I squealed with delight and rushed to wash my hands as she set about untangling John’s tubes and wires, sensing the urgency of getting this boy into my arms.

All at once, he was there, staring up at me, so beautiful.  I could barely see him through my tears, smiling all the while.  He tolerated it for about five minutes and then grew highly agitated without a solid bed beneath him, so I returned my little bird to his nest.

Within ten minutes, he’d changed his mind and called to me so sweetly.  I rushed to his side and complied with his request.  This time, he didn’t look back as he settled in for the long haul, falling asleep, his face awash with peace.

I didn’t want to leave.

My sweet Hannah needed me back in Macungie that evening, so all-too-soon, my dad tapped my shoulder.  He’d sacrificed holding his grandson so that I could enjoy every minute.  It took everything in me to tear myself from John’s side, but I finally mustered the strength.  Thank God he was sleeping – I don’t know if I could have done it otherwise.  I’d waited so long to hold him . . . I didn’t want a limit.

Not today.

I called my husband from the car.  Christian had arrived at work by 5 am and had put in a full day.  He’d told me over breakfast that he was exhausted and wouldn’t be able to drive to Philly to see John that night as usual.

“I just can’t do it, Beth.”

I’d understood.  We were beat.  The initial rush of adrenaline had worn off, and a cruel worry-monster threatened to take over.  Fighting the mounting stress drained us of every ounce of energy, and we found ourselves hard-pressed to keep putting one foot in front of the other.

I waited for Christian to answer.

“Hey, Sweets!”  Fatigue oozed through the phone.  Poor man.

“Hi, Christian!  Guess what?!  I held him!”

“You did?”  Pause.  I heard papers rustling in the background.

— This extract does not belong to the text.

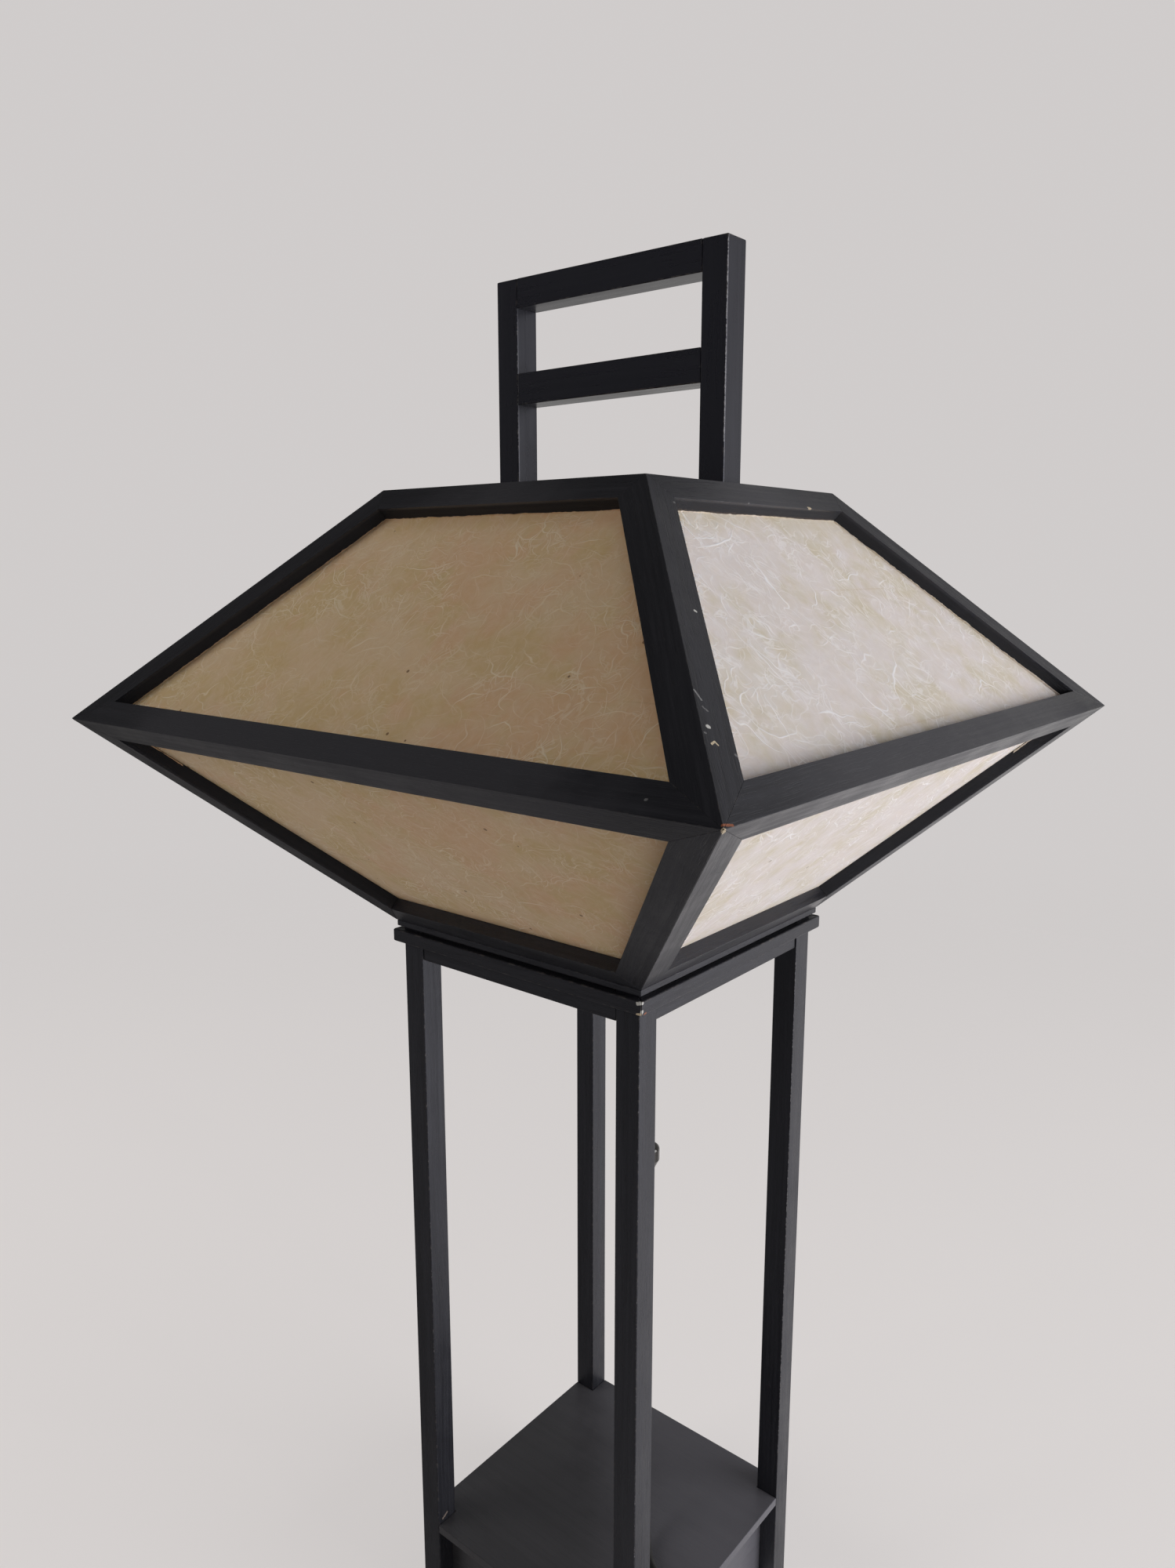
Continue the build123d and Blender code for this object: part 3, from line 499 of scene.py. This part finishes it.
def washi(name, pale, yellow, rosy, fibre, browning, edge, clean, lively, fine, thin=False):
    """Handmade paper: long pale fibres, cloudy pulp, yellowed and rosy patches and brown flecks.

    Light doesn't spread inside a thin strip of it."""
    tree = Tree(name)
    place = panel_place(tree)
    drift = tree.vector("SUBTRACT", tree.noise(place, 55.0, 1.5, 0.5, output="Color"), (0.5, 0.5, 0.5))
    curled = tree.vector("ADD", place, tree.vector("MULTIPLY", drift, (0.010, 0.010, 0.0)))
    kinked = tree.vector("ADD", place, tree.vector("MULTIPLY", drift, (0.018, 0.018, 0.0)))
    curled = tree.vector("MULTIPLY", curled, (fine, fine, 0.0))
    kinked = tree.vector("MULTIPLY", kinked, (fine, fine, 0.0))

    strong = tree.most(
        strokes(tree, curled, 0.3, 13.0, 0.036, 0.0010, 16.0, 0.50),
        strokes(tree, kinked, 5.1, 17.0, 0.028, 0.0009, 24.0, 0.45),
        strokes(tree, kinked, 9.4, 24.0, 0.019, 0.0008, 36.0, 0.40))
    medium = tree.most(
        strokes(tree, curled, 2.2, 22.0, 0.022, 0.0007, 30.0, 0.15),
        strokes(tree, kinked, 3.6, 31.0, 0.016, 0.0007, 44.0, 0.1),
        strokes(tree, curled, 7.9, 38.0, 0.013, 0.0007, 60.0, 0.0),
        strokes(tree, kinked, 6.5, 46.0, 0.011, 0.0006, 75.0, 0.0))
    weak = tree.most(
        strokes(tree, kinked, 4.4, 58.0, 0.009, 0.0006, 100.0, 0.0),
        strokes(tree, curled, 8.8, 66.0, 0.008, 0.0006, 120.0, 0.0))
    hairs = tree.ramp(tree.math("ABSOLUTE", tree.math("SUBTRACT", tree.noise(kinked, 85.0, 2.0, 0.5), 0.5)),
                      0.030, 0.004)
    clumps = tree.ramp(tree.noise(place, 26.0, 3.0, 0.6), 0.38, 0.60)
    zones = tree.ramp(tree.noise(place, 12.0, 2.0, 0.5), 0.40, 0.62, lively * lively, 1.0)
    strands = tree.most(
        tree.math("MULTIPLY", strong, lively),
        tree.math("MULTIPLY", medium, tree.math("ADD", tree.math("MULTIPLY", clumps, 0.55), 0.30)),
        tree.math("MULTIPLY", weak, tree.math("ADD", tree.math("MULTIPLY", clumps, 0.45), 0.12)),
        tree.math("MULTIPLY", hairs, tree.math("MULTIPLY", clumps, 0.35)))
    strands = tree.math("MULTIPLY", strands, zones)

    cloud = tree.noise(place, 24.0, 5.0, 0.62)
    broad = tree.noise(place, 7.0, 2.0, 0.5)
    haze = tree.noise(kinked, 120.0, 5.0, 0.7)
    patch = tree.mixture(cloud, 0.85, broad, 0.15)
    colour = tree.blend(tree.ramp(patch, 0.41, 0.60, 0.0, 0.9), pale, yellow)
    blush = tree.mixture(tree.noise(place, 9.0, 1.0), 0.4, tree.noise(place, 33.0, 3.0, 0.6), 0.6)
    blush = tree.math("ADD", blush, tree.ramp(tree.parts(tree.place)[0], -0.10, 0.12, -0.05, 0.05))
    colour = tree.blend(tree.ramp(blush, 0.47, 0.62, 0.0, 0.8), colour, rosy)
    colour = tree.blend(tree.ramp(haze, 0.35, 0.70, 0.0, 0.06 + 0.10 * lively), colour, fibre)
    laid = tree.ramp(tree.stretched(place, (3.0, 190.0, 0.0), 1.0), 0.735, 0.775)
    colour = tree.blend(tree.math("MULTIPLY", laid, 0.25), colour, browning)
    colour = tree.blend(tree.math("MULTIPLY", strands, 0.95), colour, fibre)

    # Darker and yellower beside the stiles and the neck's rail: painted shade from the slats. The opening
    # in front of the paper ends a slat's width from the hip and from the neck.
    hip_edge = WAIST_HALF - SLAT_THICKNESS / math.sqrt(2.0) - SLAT_WIDTH * math.sqrt(1.5)
    neck_edge = SLOPE_RUN - (SLAT_THICKNESS + SLAT_WIDTH) / math.sqrt(2.0)
    x, y, z = tree.parts(tree.place)
    drop = tree.math("ABSOLUTE", tree.math("SUBTRACT", z, WAIST_LEVEL))
    across = tree.math("MINIMUM", tree.math("ABSOLUTE", x), tree.math("ABSOLUTE", y))
    to_hip = tree.math("SUBTRACT", tree.math("SUBTRACT", hip_edge, drop), across)
    to_neck = tree.math("SUBTRACT", neck_edge, drop)
    near = tree.math("ADD", tree.math("MINIMUM", to_hip, to_neck), tree.swing(cloud, 0.030))
    colour = tree.blend(tree.ramp(near, 0.010, -0.001, 0.0, 0.38), colour, edge)

    cell = tree.add("TexVoronoi", {"voronoi_dimensions": "2D"}, Vector=place, Scale=70.0)
    chance = tree.add("SeparateColor", Color=cell.outputs["Color"]).outputs[0]
    size = tree.ramp(chance, clean, 1.0, 0.02, 0.07)
    fleck = tree.math("MULTIPLY", tree.math("LESS_THAN", cell.outputs["Distance"], size),
                      tree.math("GREATER_THAN", chance, clean))
    colour = tree.blend(tree.math("MULTIPLY", fleck, 0.75), colour, (0.11, 0.055, 0.028))

    height = tree.math("ADD", strands, tree.math("MULTIPLY", haze, 0.5))
    sagging = tree.bump(broad, 0.30, 0.008)
    normal = tree.bump(height, 0.35, 0.0004, sagging)
    return tree.finish(Base_Color=colour, Roughness=0.85, Normal=normal, Specular_IOR_Level=0.25,
                       Subsurface_Weight=0.0 if thin else 0.9, Subsurface_Radius=(1.0, 0.84, 0.68),
                       Subsurface_Scale=0.0022)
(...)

“YES!”  His chair squeaked as I imagined him standing.

“I’m going down right now!  Love you!”

The next morning, Christian called me from work to let me know he’d arrived safely.  Grinning and giggling, I couldn’t stop myself from asking the obvious.

“Did you hold him?”

“You bet, Sweetheart,” Christian said.  “All night long.”

Those weeks of waiting were some of the longest of our lives.  I still tear up thinking about it.  Yesterday, Abby and John climbed onto my lap and asked me to tell their birth stories, and when I got to this part, my eyes welled up with tears.

I squeezed John a little tighter.

King Solomon was right.  “Hope deferred makes the heart sick, but a longing fulfilled is a tree of life” (Proverbs 13:12 NIV).

Thank You, God, for our little tree!